Liberty diduga memberikan informasi palsu kepada investor mengenai nilai perusahaan sebelum menjadi Mozido. Ia mengklaim valuasi Mozido US$ 1 miliar, padahal dewan direksi menilainya jauh lebih rendah.
Mereka menggelapkan sebagian besar dari lebih dari US$ 48 juta dana yang terkumpul dari investor. Uang ini digunakan untuk mendanai gaya hidup mewah Liberty, termasuk jet pribadi, rumah mewah, mobil mahal, dan produksi film.
Liberty dan rekan-rekannya dituduh menggunakan kesuksesan Mozido untuk menjual saham di perusahaan cangkang kepada investor.
SEC menyatakan para terdakwa menipu investor agar percaya bahwa mereka mendanai startup yang berkembang pesat, padahal kenyataannya tidak demikian.
4. Satyam Computers India
Kasus penipuan di startup Satyam Computer Services terungkap pada 2009, ketika mantan ketua dan direktur pelaksana Ramalinga Raju mengakui telah menggelembungkan pendapatan perusahaan.
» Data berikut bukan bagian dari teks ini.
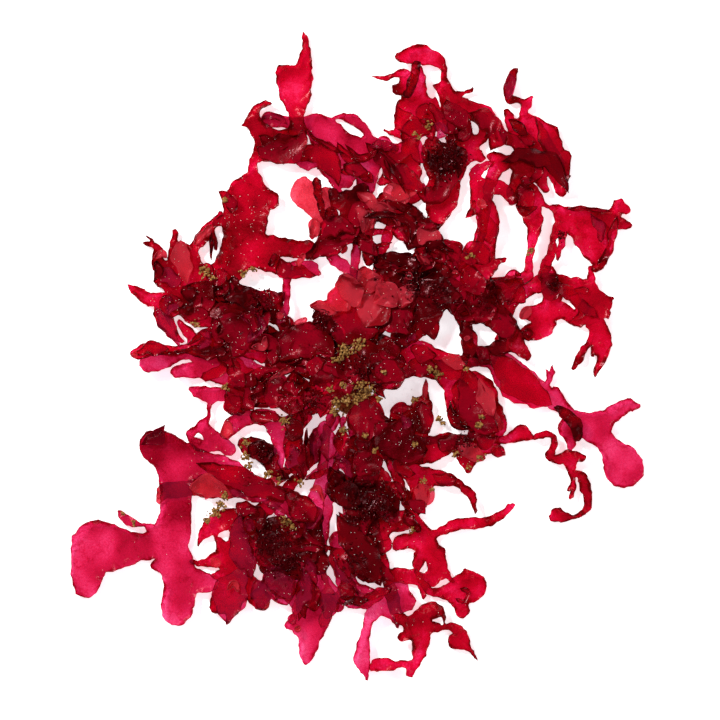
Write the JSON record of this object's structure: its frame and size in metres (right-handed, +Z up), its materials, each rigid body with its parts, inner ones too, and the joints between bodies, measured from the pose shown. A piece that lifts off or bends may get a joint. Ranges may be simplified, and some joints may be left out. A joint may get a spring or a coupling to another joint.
{
  "type": "gracilaria curtissae, a flat-bladed red seaweed plant",
  "caption": "Whole red seaweed plant with thin forked fronds spread flat round a small holdfast, as collected and laid out.",
  "frame": {"origin": "centre of the underside of the holdfast, on the surface that the plant lies on", "axes": "+Z up from the surface, +Y towards the longest frond tip, +X to the right seen from above"},
  "size_m": [0.2578, 0.2916, 0.0192],
  "materials": {
    "crimson_blade": "wet, glossy, translucent",
    "rose_blade": "wet, glossy, translucent",
    "scarlet_blade": "wet, glossy, translucent",
    "maroon_blade": "wet, glossy, almost opaque",
    "holdfast": "matt, tough"
  },
  "bodies": {
    "root": {"holdfast": "holdfast", "frond_pale_left": "rose_blade", "frond_low_left": "rose_blade", "frond_left_mid": "crimson_blade", "frond_left_upper": "crimson_blade", "frond_top_plum": "crimson_blade", "frond_upper_left": "crimson_blade", "blade_pale_pair": "rose_blade", "frond_top_centre": "crimson_blade", "frond_top_cap": "crimson_blade", "frond_top_right": "crimson_blade", "frond_right_upper": "crimson_blade", "frond_right_mid": "crimson_blade", "frond_right_fork": "rose_blade", "frond_right_ribbon": "rose_blade", "frond_low_right": "crimson_blade", "frond_bottom_right": "crimson_blade", "frond_bottom_fan": "crimson_blade", "frond_bottom": "rose_blade", "frond_bottom_mid": "crimson_blade", "frond_low_cluster": "crimson_blade", "blade_low_left_mass": "maroon_blade", "blade_left_lump": "maroon_blade", "blade_band_left": "crimson_blade", "blade_arch": "rose_blade", "blade_low_right": "crimson_blade", "blade_centre_dark": "maroon_blade", "blade_low_rose": "rose_blade", "blade_low_centre": "crimson_blade", "blade_centre_low": "crimson_blade", "blade_right_cluster": "crimson_blade", "blade_slant": "rose_blade", "blade_low_left": "crimson_blade", "frond_lower_left_fork": "rose_blade", "blade_band_right": "crimson_blade", "blade_centre_right": "maroon_blade", "blade_upright_red": "crimson_blade", "blade_left_plum": "maroon_blade", "blade_left_dark": "maroon_blade", "blade_twisted_strap": "rose_blade", "blade_centre_top": "maroon_blade", "blade_ring": "maroon_blade", "blade_oval": "crimson_blade", "blade_light_fan": "scarlet_blade", "blade_small_rose": "rose_blade", "blade_round_lobe": "crimson_blade", "blade_fold_right": "maroon_blade", "blade_curl_top": "maroon_blade"}
  },
  "joints": []
}
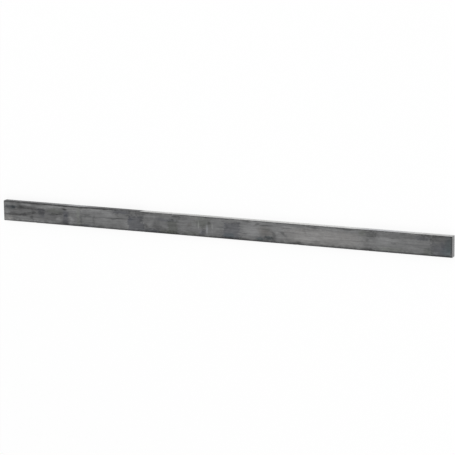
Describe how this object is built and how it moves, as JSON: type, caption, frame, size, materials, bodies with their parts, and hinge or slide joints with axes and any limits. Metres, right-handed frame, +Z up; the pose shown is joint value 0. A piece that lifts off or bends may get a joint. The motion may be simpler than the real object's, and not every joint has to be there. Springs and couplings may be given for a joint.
{
  "type": "copper busbar",
  "caption": "Plain flat bar of tin-plated copper with rounded long edges and sawn ends, which carries current between the supports and terminals clamped to it.",
  "frame": {"origin": "centre of the lower broad face, which the bar rests on", "axes": "+X along the bar's length, +Y across its width, +Z up through its thickness"},
  "size_m": [0.695, 0.03, 0.01],
  "materials": {
    "tin_plate": "satin"
  },
  "bodies": {
    "root": {"busbar": "tin_plate"}
  },
  "joints": []
}
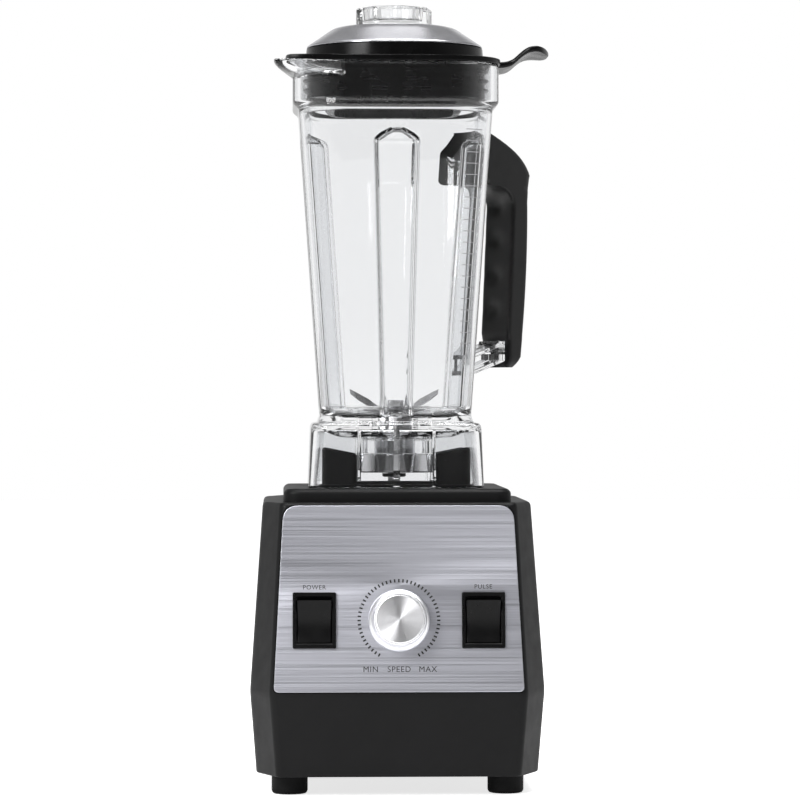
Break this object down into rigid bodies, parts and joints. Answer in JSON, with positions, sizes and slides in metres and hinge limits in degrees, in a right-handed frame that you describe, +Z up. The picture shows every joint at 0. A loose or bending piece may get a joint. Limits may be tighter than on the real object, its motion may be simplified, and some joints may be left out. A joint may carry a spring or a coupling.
{
  "type": "countertop blender",
  "caption": "Countertop blender: motor base with rocker switches and a speed dial, clear square jar with handle and spout, rubber lid with a turning filler cap.",
  "frame": {"origin": "middle of the footprint, on the surface that the feet stand on", "axes": "+Z up, -Y towards the user, +X to the user's right"},
  "size_m": [0.193, 0.2152, 0.5012],
  "materials": {
    "housing_plastic": "matt, finely textured black",
    "handle_plastic": "satin black",
    "switch_plastic": "semi-gloss black",
    "knob_plastic": "satin black",
    "black_rubber": "matt black",
    "lid_rubber": "smooth satin black",
    "lid_silver": "satin silver coating",
    "clear_jar": "clear moulded copolyester",
    "clear_cap": "clear moulded copolyester",
    "panel_aluminium": "fine brushed, horizontal grain",
    "knob_aluminium": "radially brushed",
    "cast_aluminium": "as cast",
    "stainless_steel": "turned and brushed",
    "blade_steel": "ground and polished",
    "motor_iron": "stacked laminations",
    "copper_wire": "enamelled winding wire and copper",
    "brass": "plain",
    "carbon": "pressed graphite",
    "circuit_board": "green solder resist"
  },
  "bodies": {
    "base": {"base_housing": "housing_plastic", "bottom_cover": "housing_plastic", "foot_front_left": "black_rubber", "foot_screw_front_left": "stainless_steel", "foot_front_right": "black_rubber", "foot_screw_front_right": "stainless_steel", "foot_rear_left": "black_rubber", "foot_screw_rear_left": "stainless_steel", "foot_rear_right": "black_rubber", "foot_screw_rear_right": "stainless_steel", "cord_gland": "black_rubber", "control_board": "circuit_board", "centering_pad": "black_rubber", "control_panel": "panel_aluminium", "power_switch_body": "switch_plastic", "pulse_switch_body": "switch_plastic", "speed_potentiometer": "cast_aluminium", "motor_lower_bracket": "cast_aluminium", "motor_upper_bracket": "cast_aluminium", "stator_core": "motor_iron", "field_winding_front": "copper_wire", "field_winding_rear": "copper_wire", "motor_bearing_lower": "stainless_steel", "motor_bearing_upper": "stainless_steel", "brush_holder_left": "brass", "brush_holder_right": "brass", "carbon_brush_left": "carbon", "carbon_brush_right": "carbon"},
    "motor_rotor": {"motor_shaft": "stainless_steel", "armature": "motor_iron", "commutator": "copper_wire", "cooling_fan": "switch_plastic", "drive_coupler": "stainless_steel"},
    "power_rocker": {"power_rocker": "switch_plastic"},
    "pulse_rocker": {"pulse_rocker": "switch_plastic"},
    "speed_dial": {"speed_knob": "knob_plastic", "knob_face": "knob_aluminium", "pot_shaft": "cast_aluminium"},
    "jar": {"jar_body": "clear_jar", "handle": "handle_plastic", "handle_screw": "stainless_steel", "bearing_housing": "stainless_steel", "retaining_nut": "stainless_steel", "floor_gasket": "black_rubber", "blade_bearing_lower": "stainless_steel", "blade_bearing_upper": "stainless_steel", "blade_seal": "black_rubber"},
    "blade_assembly": {"blade_shaft": "stainless_steel", "drive_hub": "switch_plastic", "blade_washer": "stainless_steel", "blade_lower": "blade_steel", "blade_middle": "blade_steel", "blade_upper": "blade_steel", "blade_nut": "stainless_steel"},
    "lid": {"lid_base": "lid_rubber", "lid_cover": "lid_silver"},
    "cap_seal": {"cap_seal": "lid_rubber"},
    "filler_cap": {"filler_cap": "clear_cap"}
  },
  "joints": [
    {"name": "motor_spin", "type": "hinge", "parent": "base", "child": "motor_rotor", "pos_m": [-0.0035, 0.00472, 0.11], "axis": [0, 0, 1], "continuous": true},
    {"name": "jar_lift", "type": "slide", "parent": "base", "child": "jar", "axis": [0, 0, 1], "range_m": [0, 0.08]},
    {"name": "blade_spin", "type": "hinge", "parent": "jar", "child": "blade_assembly", "pos_m": [-0.0035, 0.00472, 0.24], "axis": [0, 0, 1], "continuous": true},
    {"name": "lid_lift", "type": "slide", "parent": "jar", "child": "lid", "axis": [0, 0, 1], "range_m": [0, 0.06]},
    {"name": "cap_turn", "type": "hinge", "parent": "lid", "child": "cap_seal", "pos_m": [-0.0035, 0.00472, 0.471], "axis": [0, 0, 1], "range_deg": [0, 45]},
    {"name": "cap_lift", "type": "slide", "parent": "cap_seal", "child": "filler_cap", "axis": [0, 0, 1], "range_m": [0, 0.06]},
    {"name": "power_rock", "type": "hinge", "parent": "base", "child": "power_rocker", "pos_m": [-0.05622, -0.08791, 0.10967], "axis": [-1, 0, 0], "range_deg": [0, 20]},
    {"name": "pulse_rock", "type": "hinge", "parent": "base", "child": "pulse_rocker", "pos_m": [0.04922, -0.08791, 0.10967], "axis": [-1, 0, 0], "range_deg": [0, 20], "stiffness_Nm_per_rad": 0.06},
    {"name": "speed_turn", "type": "hinge", "parent": "base", "child": "speed_dial", "pos_m": [-0.0035, -0.0889, 0.10978], "axis": [0, -0.9931, 0.117], "range_deg": [0, 312]}
  ],
  "couplings": [
    {"joint": "blade_spin", "follows": "motor_spin", "ratio": 1}
  ]
}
Hal itu terungkap saat perusahaan teknologi asal India Tech Mahindra mengakuisisi Satyam untuk menyelamatkannya dari kehancuran finansial, serta melindungi karyawan serta pelanggan.
Akan tetapi, Departemen Pajak Penghasilan India mengenakan pajak 2.000 rupee India crore kepada Tech Mahindra, termasuk pajak atas pendapatan fiktif yang sebelumnya dilaporkan oleh Satyam.
Tech Mahindra mengajukan petisi ke Pengadilan Tinggi Telangana untuk menentang tindakan Departemen Pajak Penghasilan, dengan alasan bahwa mereka tidak seharusnya dihukum atas penipuan yang dilakukan oleh manajemen lama Satyam.
Setelah persidangan selama 14 tahun, Pengadilan Tinggi memutuskan untuk mendukung Tech Mahindra.
Pengadilan memerintahkan Departemen Pajak Penghasilan untuk menilai kembali pendapatan perusahaan berdasarkan laporan keuangan yang direvisi, yang tidak termasuk pendapatan fiktif yang menjadi bagian dari penipuan Satyam. Keputusan ini dianggap sebagai bantuan bagi Tech Mahindra.
Maraknya startup melakukan fraud disebut membuat investor semakin berhati-hati berinvestasi di perusahaan rintisan Indonesia.